C. S. Lewis once wrote in his book Mere Christianity: “Good and evil both increase at compound interest. That is why the little decisions you and I make everyday are of such infinite importance. The smallest good act today is the capture of a strategic point from which, a few months later, you may be able to go on to victories you never dreamed of. An apparently trivial indulgence in lust or in anger today is the loss of a ridge or railway line or bridgehead from which the enemy may launch an attack otherwise impossible.”
Repentance needs to lead us to a complete change of heart, a change in outlook, and a change in living. For God is not our enemy, but rather the one who wish to walk with us in this life.
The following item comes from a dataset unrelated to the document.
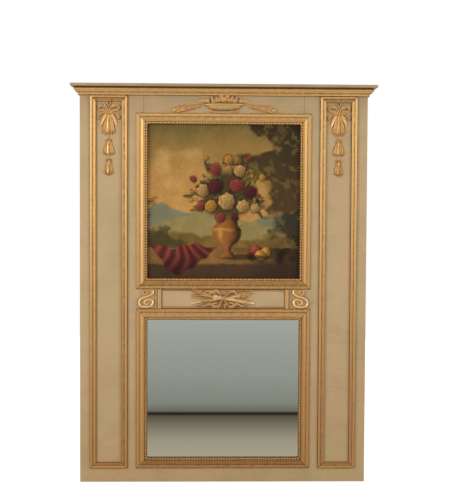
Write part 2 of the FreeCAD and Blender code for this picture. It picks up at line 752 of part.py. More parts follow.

Finally, we must remember that all we do is by the power of God’s grace. There is a story about St. Jerome, a Roman Catholic scholar who translated the Bible from Greek to Latin. Near the end of his life, Jerome was living near Bethlehem translating some of the Bible when he had a dream. In the dream, the Christ child appeared to him. He was so overwhelmed by the appearance of the Christ child that he felt he had to give Him something. So, he got some money and offered it, saying, “Here! This is yours.” The Christ child said, “I don’t want it.” Jerome brought some more possessions. The Christ child said, “I don’t want them either.” Jerome said, “If there is anything in the world that I can give you, tell me what it is. Tell me! What do you want? What do you want me to give you?” He said he dreamed that the Christ child looked at him and said this: “Give me your sin! That’s what I came for.”
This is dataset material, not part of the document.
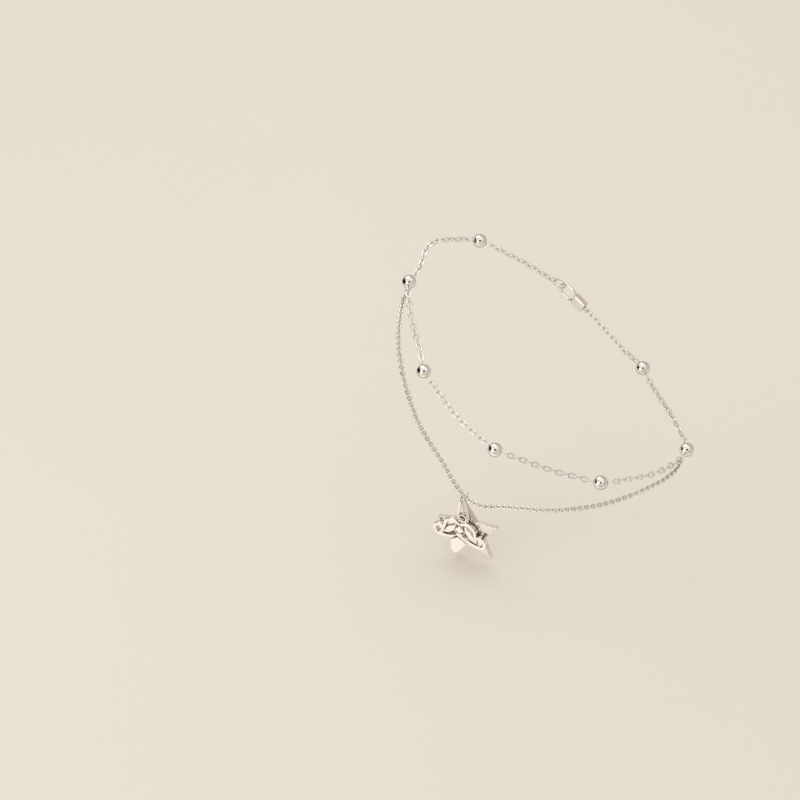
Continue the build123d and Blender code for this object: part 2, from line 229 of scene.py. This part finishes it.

Christ came to heal what is broken, to mend the connections with God that have been severed and to transmit the message of eternal hope to troubled world. This is Christmas. This is the kingdom of God –That which is greater and more lasting than all that came before it. Are you ready to hear the word from God that has come? Then, prepare ye the way of the Lord, for the salvation we hoped for is at hand. Amen.